--- begin ---
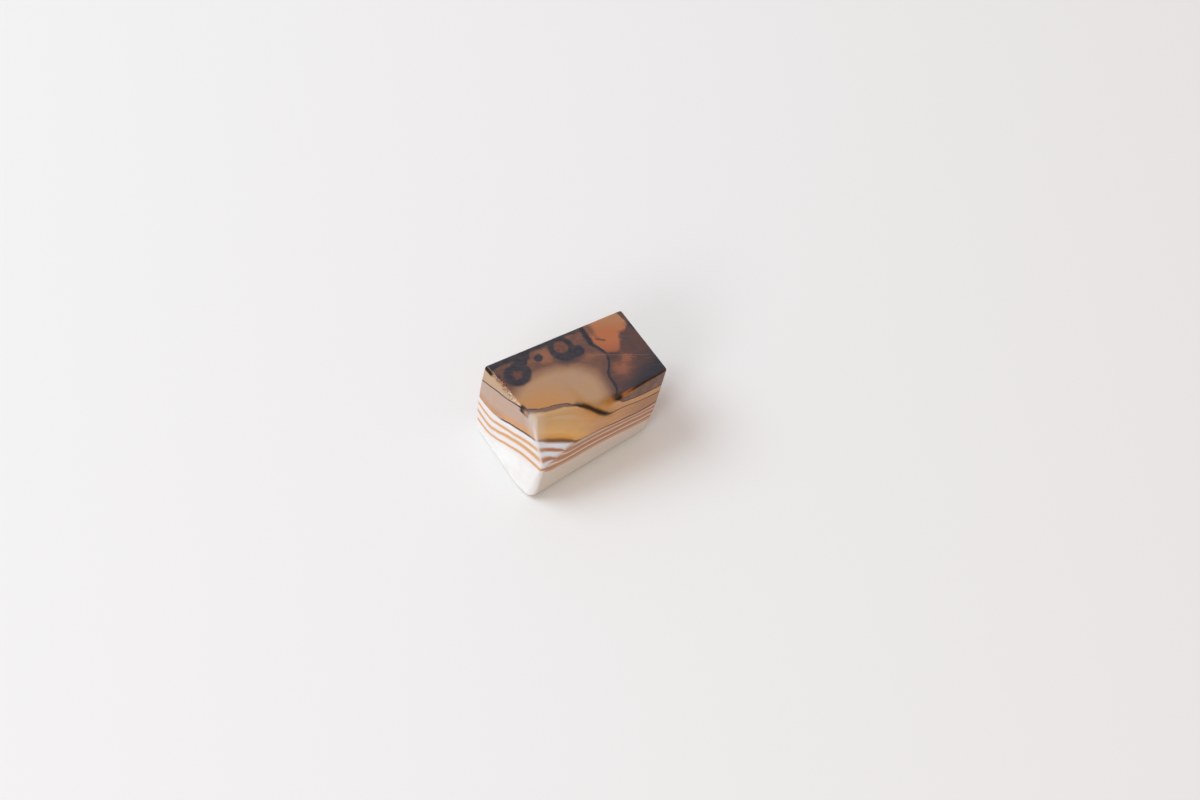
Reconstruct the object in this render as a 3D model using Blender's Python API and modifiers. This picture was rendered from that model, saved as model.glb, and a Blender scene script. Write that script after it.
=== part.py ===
"""A polished freeform of banded agate: one block of stone, sawn into slanting flats.

The block lies on its white base layer. +Z is up, +X runs along the upright front face,
and the origin is under the middle of the block, on the surface that it lies on.
"""

import random
from math import cos, radians, sin

import bmesh
import bpy
from mathutils import Matrix, Vector

MM = 0.001

# Driving dimensions of the block
HEIGHT = 22.0 * MM
ROUGH_SIDE = 80.0 * MM

# Two faces are the same face when the cosine between the ways that they look is above this
SAME_WAY = 0.999

# The ground side faces: the compass direction that each one faces, counted from +X, how far
# it leans back from upright, and how far its top edge stands from the block's middle line.
# A face with a negative lean overhangs, so the block is wider above than below there. The
# left end is slightly crowned, so it takes three cuts that differ by a few degrees.
SIDE_CUTS = {
    "front": {"azimuth": -88.5, "lean": -0.5, "reach": 15.1 * MM},
    "left_end": {"azimuth": 179.0, "lean": 19.5, "reach": 18.1 * MM},
    "left_heel": {"azimuth": 173.5, "lean": 12.0, "reach": 19.9 * MM},
    "left_cheek": {"azimuth": 187.0, "lean": 21.0, "reach": 18.5 * MM},
    "back": {"azimuth": 82.5, "lean": -4.0, "reach": 12.7 * MM},
    "right_end": {"azimuth": -5.0, "lean": -16.0, "reach": 22.6 * MM},
    "window": {"azimuth": -107.0, "lean": 41.0, "reach": 11.8 * MM},
}

# A small flat ground on the corner where the top, the left end and the window meet
CORNER_FLAT_ALONG_END = 2.0 * MM
CORNER_FLAT_ALONG_WINDOW = 1.8 * MM
CORNER_FLAT_DOWN = 9.0 * MM
GRINDER_SIDE = 27.0 * MM

# Rounding of the edges, by the two faces that meet there
ROUNDING = {
    ("top", "front"): 1.1 * MM,
    ("top", "left_end"): 0.7 * MM,
    ("top", "left_cheek"): 0.7 * MM,
    ("top", "back"): 0.6 * MM,
    ("top", "right_end"): 0.7 * MM,
    ("top", "window"): 0.9 * MM,
    ("window", "front"): 1.0 * MM,
    ("window", "left_cheek"): 0.8 * MM,
    ("left_end", "left_heel"): 0.4 * MM,
    ("left_end", "left_cheek"): 0.4 * MM,
    ("left_heel", "left_cheek"): 0.5 * MM,
    ("front", "left_cheek"): 1.5 * MM,
    ("front", "right_end"): 1.0 * MM,
    ("left_end", "back"): 0.8 * MM,
    ("left_heel", "back"): 0.8 * MM,
    ("back", "right_end"): 1.2 * MM,
    ("base", "front"): 1.6 * MM,
    ("base", "left_heel"): 2.0 * MM,
    ("base", "left_cheek"): 2.0 * MM,
    ("base", "back"): 1.8 * MM,
    ("base", "right_end"): 1.6 * MM,
}
ROUND_SEGMENTS = 5

# Flakes knocked out of the edge between the top and the left end: the stretch of the edge that
# they share out, how freely each lies in its share, and their size. Each is a shallow scoop
# with an uneven floor.
CHIP_COUNT = 8
CHIP_SPAN = (0.2, 0.72)
CHIP_SCATTER = (0.2, 0.8)
CHIP_LENGTH = (0.9 * MM, 1.7 * MM)
CHIP_DEPTH = (0.4 * MM, 0.7 * MM)
CHIP_WIDTH_SHARE = 0.75
CHIP_UNEVENNESS = 0.16
CHIP_SPIN = 0.6
CHIP_ASIDE = 0.35 * MM
CHIP_SEED = 11
CHIP_SUBDIVISIONS = 2

STONE_COLOUR = (0.42, 0.24, 0.12, 1.0)
STONE_ROUGHNESS = 0.12


def clear_scene():
    for old in list(bpy.data.objects):
        bpy.data.objects.remove(old, do_unlink=True)


def make_collection(name):
    made = bpy.data.collections.new(name)
    bpy.context.scene.collection.children.link(made)
    return made


def stone_material():
    made = bpy.data.materials.new("agate")
    made.use_nodes = True
    shader = made.node_tree.nodes["Principled BSDF"]
    shader.inputs["Base Color"].default_value = STONE_COLOUR
    shader.inputs["Roughness"].default_value = STONE_ROUGHNESS
    shader.inputs["Metallic"].default_value = 0.0
    return made


def face_plane(cut):
    """A point on a side face's top edge, and the face's outward normal."""
    azimuth = radians(cut["azimuth"])
    lean = radians(cut["lean"])
    outward = Vector((cos(azimuth), sin(azimuth), 0.0))
    normal = outward * cos(lean) + Vector((0.0, 0.0, sin(lean)))
    return outward * cut["reach"] + Vector((0.0, 0.0, HEIGHT)), normal


def saw(mesh, point, normal):
    """Cuts off what lies in front of a plane and closes the stone with a flat face."""
    geometry = mesh.verts[:] + mesh.edges[:] + mesh.faces[:]
    cut = bmesh.ops.bisect_plane(
        mesh, geom=geometry, plane_co=point, plane_no=normal, clear_outer=True
    )
    rim = [part for part in cut["geom_cut"] if isinstance(part, bmesh.types.BMEdge)]
    bmesh.ops.contextual_create(mesh, geom=rim)
    mesh.normal_update()


def face_names(mesh):
    """The name of each face, found by the way that it faces."""
    directions = {name: face_plane(cut)[1] for name, cut in SIDE_CUTS.items()}
    directions["top"] = Vector((0.0, 0.0, 1.0))
    directions["base"] = Vector((0.0, 0.0, -1.0))
    found = {}
    for face in mesh.faces:
        name = max(directions, key=lambda key: directions[key].dot(face.normal))
        if directions[name].dot(face.normal) > SAME_WAY:
            found[face] = name
    return found


def weigh_edges(mesh):
    """Gives each edge its rounding, as a share of the widest."""
    names = face_names(mesh)
    widest = max(ROUNDING.values())
    weight = mesh.edges.layers.float.new("bevel_weight_edge")
    for edge in mesh.edges:
        first, second = (names.get(face) for face in edge.link_faces)
        width = ROUNDING.get((first, second), ROUNDING.get((second, first), 0.0))
        edge[weight] = width / widest


def make_stone(collection):
    mesh = bmesh.new()
    middle = Matrix.Translation((0.0, 0.0, HEIGHT / 2))
    size = Matrix.Diagonal((ROUGH_SIDE, ROUGH_SIDE, HEIGHT, 1.0))
    bmesh.ops.create_cube(mesh, size=1.0, matrix=middle @ size)
    for cut in SIDE_CUTS.values():
        saw(mesh, *face_plane(cut))
    weigh_edges(mesh)

    data = bpy.data.meshes.new("agate")
    mesh.to_mesh(data)
    mesh.free()
    data.shade_smooth()
    stone = bpy.data.objects.new("agate", data)
    collection.objects.link(stone)
    data.materials.append(stone_material())

    rounding = stone.modifiers.new("Edge rounding", "BEVEL")
    rounding.limit_method = "WEIGHT"
    rounding.width = max(ROUNDING.values())
    rounding.segments = ROUND_SEGMENTS
    rounding.use_clamp_overlap = False
    rounding.harden_normals = True
    return stone


def meeting(first, second, third):
    """The point where three planes, each a point and a normal, meet."""
    rows = Matrix((first[1], second[1], third[1]))
    shares = Vector([point.dot(normal) for point, normal in (first, second, third)])
    return rows.inverted() @ shares


def make_corner_grinder(collection):
    """A box that grinds the slim flat on the corner of the top, the left end and the window."""
    top = (Vector((0.0, 0.0, HEIGHT)), Vector((0.0, 0.0, 1.0)))
    base = (Vector(), Vector((0.0, 0.0, -1.0)))
    left_cheek = face_plane(SIDE_CUTS["left_cheek"])
    window = face_plane(SIDE_CUTS["window"])
    back = face_plane(SIDE_CUTS["back"])
    front = face_plane(SIDE_CUTS["front"])
    corner = meeting(top, left_cheek, window)
    along_end = (meeting(top, left_cheek, back) - corner).normalized()
    along_window = (meeting(top, window, front) - corner).normalized()
    down = (meeting(base, left_cheek, window) - corner).normalized()
    first = corner + along_end * CORNER_FLAT_ALONG_END
    second = corner + along_window * CORNER_FLAT_ALONG_WINDOW
    third = corner + down * CORNER_FLAT_DOWN
    outward = (second - first).cross(third - first).normalized()
    if outward.dot(corner - first) < 0:
        outward.negate()
    side = (second - first).normalized()
    turn = Matrix((side, outward.cross(side), outward)).transposed().to_4x4()
    grinder = bmesh.new()
    bmesh.ops.create_cube(grinder, size=GRINDER_SIDE)
    bmesh.ops.transform(grinder, matrix=turn, verts=grinder.verts)
    centre = (first + second + third) / 3 + outward * GRINDER_SIDE / 2
    add_cutter(collection, "corner_flat", grinder, centre)


def add_cutter(collection, name, mesh, place):
    data = bpy.data.meshes.new(name)
    mesh.to_mesh(data)
    mesh.free()
    cutter = bpy.data.objects.new(name, data)
    cutter.location = place
    cutter.hide_render = True
    cutter.display_type = "WIRE"
    collection.objects.link(cutter)


def make_chips(collection):
    """Shallow scoops that break the edge between the top and the left end."""
    chance = random.Random(CHIP_SEED)
    top = (Vector((0.0, 0.0, HEIGHT)), Vector((0.0, 0.0, 1.0)))
    left_end = face_plane(SIDE_CUTS["left_end"])
    start = meeting(top, left_end, face_plane(SIDE_CUTS["back"]))
    finish = meeting(top, left_end, face_plane(SIDE_CUTS["window"]))
    outward = (top[1] + left_end[1]).normalized()
    along = (finish - start).normalized()
    across = outward.cross(along)
    turn = Matrix((along, across, outward)).transposed().to_4x4()
    for number in range(CHIP_COUNT):
        spread = (number + chance.uniform(*CHIP_SCATTER)) / CHIP_COUNT
        share = CHIP_SPAN[0] + (CHIP_SPAN[1] - CHIP_SPAN[0]) * spread
        length = chance.uniform(*CHIP_LENGTH)
        depth = chance.uniform(*CHIP_DEPTH)
        scoop = bmesh.new()
        bmesh.ops.create_icosphere(scoop, subdivisions=CHIP_SUBDIVISIONS, radius=1.0)
        for point in scoop.verts:
            point.co *= 1.0 + chance.uniform(-CHIP_UNEVENNESS, CHIP_UNEVENNESS)
        bmesh.ops.scale(scoop, vec=(length, length * CHIP_WIDTH_SHARE, depth), verts=scoop.verts)
        spin = Matrix.Rotation(chance.uniform(-CHIP_SPIN, CHIP_SPIN), 4, "Z")
        bmesh.ops.transform(scoop, matrix=turn @ spin, verts=scoop.verts)
        aside = across * chance.uniform(-CHIP_ASIDE, CHIP_ASIDE)
        add_cutter(collection, f"chip_{number + 1}", scoop, start.lerp(finish, share) + aside)


def move_origin_under_middle(stone, cutters):
    """Moves the stone and its cutters so that the middle of its base outline is the origin."""
    depsgraph = bpy.context.evaluated_depsgraph_get()
    corners = [Vector(corner) for corner in stone.evaluated_get(depsgraph).bound_box]
    low, high = corners[0], corners[6]
    shift = Vector((-(low.x + high.x) / 2, -(low.y + high.y) / 2, -low.z))
    stone.data.transform(Matrix.Translation(shift))
    for cutter in cutters.objects:
        cutter.location += shift


def main():
    clear_scene()
    parts = make_collection("banded_agate_freeform")
    cutters = make_collection("cutters")
    stone = make_stone(parts)
    make_corner_grinder(cutters)
    make_chips(cutters)
    for cutter in cutters.objects:
        taking = stone.modifiers.new(cutter.name, "BOOLEAN")
        taking.operation = "DIFFERENCE"
        taking.object = cutter
    move_origin_under_middle(stone, cutters)


main()
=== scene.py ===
"""A polished block of banded agate on a pale floor, in soft light from the left.

The stone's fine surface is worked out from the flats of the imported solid, and its colours come
from one solid texture: every face shows the same layers, cut at its own slant. Sizes and places
are in millimetres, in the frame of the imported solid, unless a comment says otherwise.
"""

from math import cos, hypot, radians, sin

import bmesh
import bpy
import numpy as np
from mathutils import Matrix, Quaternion, Vector


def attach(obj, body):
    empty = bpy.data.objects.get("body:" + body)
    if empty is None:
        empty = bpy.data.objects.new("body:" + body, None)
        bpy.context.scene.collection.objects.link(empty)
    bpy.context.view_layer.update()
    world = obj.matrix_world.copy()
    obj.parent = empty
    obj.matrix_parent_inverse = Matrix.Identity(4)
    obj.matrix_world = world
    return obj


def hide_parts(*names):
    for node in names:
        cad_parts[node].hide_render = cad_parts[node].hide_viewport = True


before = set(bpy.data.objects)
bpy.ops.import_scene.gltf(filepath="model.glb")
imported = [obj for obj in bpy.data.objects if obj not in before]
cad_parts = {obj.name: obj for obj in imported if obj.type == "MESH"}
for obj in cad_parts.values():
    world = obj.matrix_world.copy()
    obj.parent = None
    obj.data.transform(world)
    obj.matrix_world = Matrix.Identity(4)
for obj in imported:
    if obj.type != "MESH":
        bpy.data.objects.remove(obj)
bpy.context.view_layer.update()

MM = 0.001

# The camera of the photograph: what it looks at, from where, and its lens
TARGET = Vector((11.55, 1.89, 0.0)) * MM
VIEW_AZIMUTH = radians(-35.5)
VIEW_ELEVATION = radians(51.6)
VIEW_DISTANCE = 780.0 * MM
VIEW_ROLL = radians(-0.31)
LENS = 85.0
SENSOR = 36.0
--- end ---
What is expected -> Quote word for word every line from the one that has "shift = Vector((-(low.x" through the one that has "obj.parent = empty".

Output for this task ->
    shift = Vector((-(low.x + high.x) / 2, -(low.y + high.y) / 2, -low.z))
    stone.data.transform(Matrix.Translation(shift))
    for cutter in cutters.objects:
        cutter.location += shift


def main():
    clear_scene()
    parts = make_collection("banded_agate_freeform")
    cutters = make_collection("cutters")
    stone = make_stone(parts)
    make_corner_grinder(cutters)
    make_chips(cutters)
    for cutter in cutters.objects:
        taking = stone.modifiers.new(cutter.name, "BOOLEAN")
        taking.operation = "DIFFERENCE"
        taking.object = cutter
    move_origin_under_middle(stone, cutters)


main()
=== scene.py ===
"""A polished block of banded agate on a pale floor, in soft light from the left.

The stone's fine surface is worked out from the flats of the imported solid, and its colours come
from one solid texture: every face shows the same layers, cut at its own slant. Sizes and places
are in millimetres, in the frame of the imported solid, unless a comment says otherwise.
"""

from math import cos, hypot, radians, sin

import bmesh
import bpy
import numpy as np
from mathutils import Matrix, Quaternion, Vector


def attach(obj, body):
    empty = bpy.data.objects.get("body:" + body)
    if empty is None:
        empty = bpy.data.objects.new("body:" + body, None)
        bpy.context.scene.collection.objects.link(empty)
    bpy.context.view_layer.update()
    world = obj.matrix_world.copy()
    obj.parent = empty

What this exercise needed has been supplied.